**Task requirements:** Reproduce the top of the data verbatim, through and including the line that contains "# piece, a soft".
--- Start of Available data ---
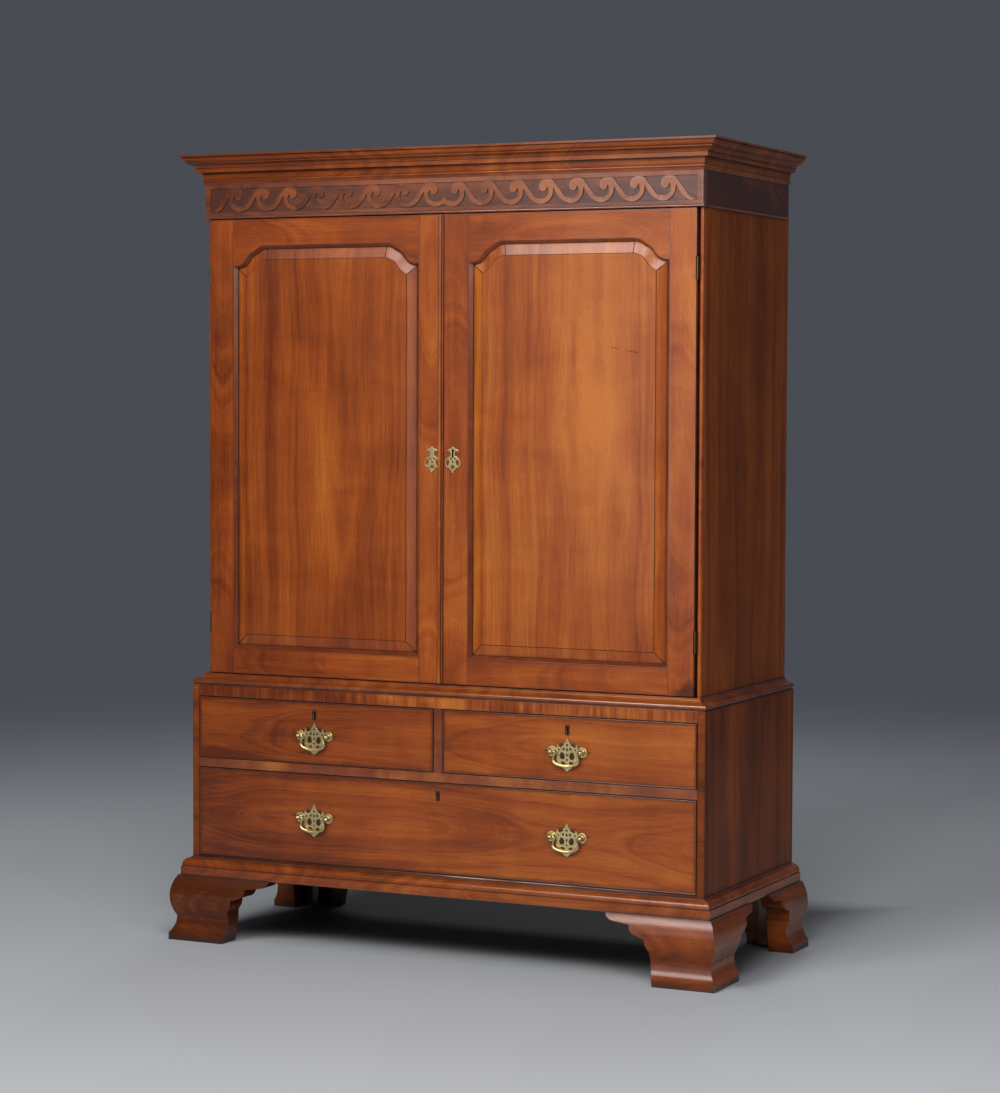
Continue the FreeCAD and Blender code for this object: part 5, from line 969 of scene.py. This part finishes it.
for side in SIDES:
    low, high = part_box(f"door_{side}_escutcheon")
    middle = (low[0] + high[0]) / 2
    spots = [(middle, low[1], z) for z in (high[2] - PIN_INSET, low[2] + PIN_INSET)]
    driven_in(f"door_{side}_escutcheon_pins", f"door_{side}", spots, (0, -1, 0), PIN,
              handle_brass)
    low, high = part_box(f"door_{side}_hinge_leaves")
    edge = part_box(f"door_{side}_frame")
    face, out = (edge[0][0], -1) if side == "left" else (edge[1][0], 1)
    spots = [(face, high[1] - SCREW_INSET, z + step)
             for z in (high[2] - LEAF_MIDDLE, low[2] + LEAF_MIDDLE) for step in SCREW_SPOTS]
    driven_in(f"door_{side}_hinge_screws", f"door_{side}", spots, (out, 0, 0), SCREW,
              hinge_brass)

nail_iron = metal("nail iron", (0.09, 0.08, 0.075), (0.035, 0.02, 0.014), gloss=0.6)
for node, rows in (("upper_back_boards", 3), ("base_back_boards", 2)):
    low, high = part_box(node)
    step_x = (high[0] - low[0] - 2 * NAIL_ASIDE) / (NAILS_ACROSS - 1)
    step_z = (high[2] - low[2] - 2 * NAIL_INSET) / (rows - 1)
    spots = [(low[0] + NAIL_ASIDE + step_x * i, high[1] - NAIL_RISE,
              low[2] + NAIL_INSET + step_z * row)
             for i in range(NAILS_ACROSS) for row in range(rows)]
    driven_in(f"{node}_nails", "cabinet", spots, (0, 1, 0), NAIL, nail_iron)

# ------------------------------------------------------------------------------
# The studio: a pale floor that fades away into a slate room, two soft lamps high before the
# piece, a soft screen, and weak lamps on its right and behind it.

FLOOR_RADIUS, PALE_RADIUS, FADED_RADIUS = 9.0, 2.2, 7.74
SHADED_X, SHADED_Y, SHADED_MIDDLE_Y = 0.60, 0.40, 0.36
room, wire, place = new_material("studio floor")
away = wire.lay("ShaderNodeVectorMath", {0: place}, operation="LENGTH").outputs["Value"]
away = wire.do("MULTIPLY_ADD", wire.noise(place, 0.8, 4.0, 0.6), 0.8, away)
colour = wire.ramp(wire.spread(away, 0.0, FLOOR_RADIUS), [
    (0.0, (0.40, 0.425, 0.455)), (0.30, (0.475, 0.505, 0.535)), (1.0, (0.35, 0.375, 0.405))])
# The floor is darkened under the press and just behind it, where hardly any light reaches.
east, north, _ = wire.axes(place)
beside = wire.do("SUBTRACT", wire.do("ABSOLUTE", east), SHADED_X)
behind = wire.do("SUBTRACT", wire.apart(north, SHADED_MIDDLE_Y), SHADED_Y)
deep = wire.spread(wire.do("MAXIMUM", beside, behind), -0.02, 0.27, 0.90, 0.0, "SMOOTHSTEP")
colour = wire.blend(deep, colour, (0.012, 0.013, 0.015))
solid = wire.spread(away, PALE_RADIUS, FADED_RADIUS, 1.0, 0.0, "SMOOTHERSTEP")
wire.finish({"Base Color": colour, "Roughness": 0.7, "Alpha": solid})
disc = bmesh.new()
bmesh.ops.create_circle(disc, cap_ends=True, segments=96, radius=FLOOR_RADIUS)
mesh = as_mesh(disc, "floor")
mesh.materials.append(room)
placed("studio_floor", mesh)

WARM, SIDE_TINT, SCREEN_TINT = (1.0, 0.985, 0.965), (1.0, 0.985, 0.97), (1.0, 0.98, 0.98)
# Where each lamp stands and points, its width, height, watts and tint.
for name, spot, aim, width, height, watts, tint in (
        ("high lamp", (-1.4, -5.4, 4.3), (0, 0, 1.0), 2.4, 2.0, 215, WARM),
        ("near lamp", (1.6, -3.5, 3.4), (0.1, 0, 0.9), 1.6, 1.6, 100, WARM),
        ("front screen", (-1.15, -5.6, 1.9), (0.2, 0, 1.1), 1.8, 3.0, 32, SCREEN_TINT),
        ("side lamp", (4.0, -3.3, 2.8), (0.7, 0, 0.9), 1.8, 1.8, 50, SIDE_TINT),
        ("back lamp", (-0.6, 4.8, 5.2), (0, 0, 0.9), 2.4, 2.4, 60, WARM)):
    lamp = bpy.data.lights.new(name, "AREA")
    lamp.shape = "RECTANGLE"
    lamp.size, lamp.size_y = width, height
    lamp.energy = watts
    lamp.color = tint
    stand = placed(name, lamp)
    stand.location = spot
    stand.rotation_mode = "QUATERNION"
    stand.rotation_quaternion = (Vector(aim) - Vector(spot)).to_track_quat("-Z", "Y")

world = bpy.data.worlds.new("studio")
world.use_nodes = True
slate = world.node_tree.nodes["Background"].inputs
slate["Color"].default_value = (0.066, 0.072, 0.085, 1)
slate["Strength"].default_value = 1.0
bpy.context.scene.world = world

FOCAL_PIXELS, LONG_SIDE_PIXELS = 2886.25, 1093.0
CAMERA_SPOT = (3.1885, -6.5788, 1.4003)
YAW, PITCH, ROLL = 25.63, -3.03, 0.22
camera = bpy.data.cameras.new("camera")
camera.sensor_width = 36.0
camera.lens = FOCAL_PIXELS * camera.sensor_width / LONG_SIDE_PIXELS
camera.clip_end = 60.0
viewer = placed("camera", camera)
yaw, pitch, roll = (math.radians(angle) for angle in (YAW, PITCH, ROLL))
ahead = Vector((-math.sin(yaw) * math.cos(pitch), math.cos(yaw) * math.cos(pitch),
                math.sin(pitch)))
level = Vector((math.cos(yaw), math.sin(yaw), 0))
upright = level.cross(ahead)
right = level * math.cos(roll) + upright * math.sin(roll)
up = upright * math.cos(roll) - level * math.sin(roll)
viewer.rotation_mode = "QUATERNION"
viewer.rotation_quaternion = Matrix((right, up, -ahead)).transposed().to_quaternion()
viewer.location = CAMERA_SPOT
bpy.context.scene.camera = viewer
bpy.context.scene.view_settings.view_transform = "Standard"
--- End of Available data ---
**Solution:**
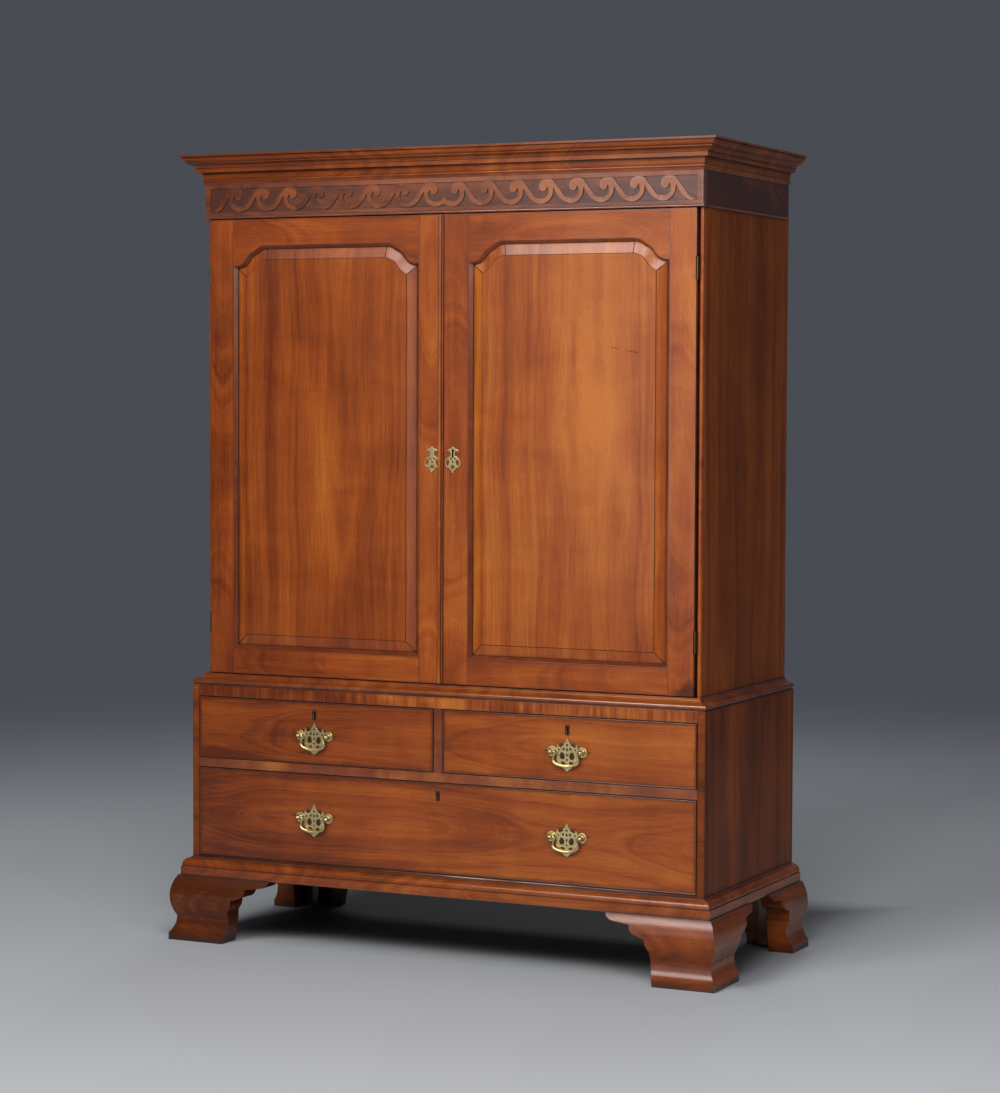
Continue the FreeCAD and Blender code for this object: part 5, from line 969 of scene.py. This part finishes it.
for side in SIDES:
    low, high = part_box(f"door_{side}_escutcheon")
    middle = (low[0] + high[0]) / 2
    spots = [(middle, low[1], z) for z in (high[2] - PIN_INSET, low[2] + PIN_INSET)]
    driven_in(f"door_{side}_escutcheon_pins", f"door_{side}", spots, (0, -1, 0), PIN,
              handle_brass)
    low, high = part_box(f"door_{side}_hinge_leaves")
    edge = part_box(f"door_{side}_frame")
    face, out = (edge[0][0], -1) if side == "left" else (edge[1][0], 1)
    spots = [(face, high[1] - SCREW_INSET, z + step)
             for z in (high[2] - LEAF_MIDDLE, low[2] + LEAF_MIDDLE) for step in SCREW_SPOTS]
    driven_in(f"door_{side}_hinge_screws", f"door_{side}", spots, (out, 0, 0), SCREW,
              hinge_brass)

nail_iron = metal("nail iron", (0.09, 0.08, 0.075), (0.035, 0.02, 0.014), gloss=0.6)
for node, rows in (("upper_back_boards", 3), ("base_back_boards", 2)):
    low, high = part_box(node)
    step_x = (high[0] - low[0] - 2 * NAIL_ASIDE) / (NAILS_ACROSS - 1)
    step_z = (high[2] - low[2] - 2 * NAIL_INSET) / (rows - 1)
    spots = [(low[0] + NAIL_ASIDE + step_x * i, high[1] - NAIL_RISE,
              low[2] + NAIL_INSET + step_z * row)
             for i in range(NAILS_ACROSS) for row in range(rows)]
    driven_in(f"{node}_nails", "cabinet", spots, (0, 1, 0), NAIL, nail_iron)

# ------------------------------------------------------------------------------
# The studio: a pale floor that fades away into a slate room, two soft lamps high before the
# piece, a soft screen, and weak lamps on its right and behind it.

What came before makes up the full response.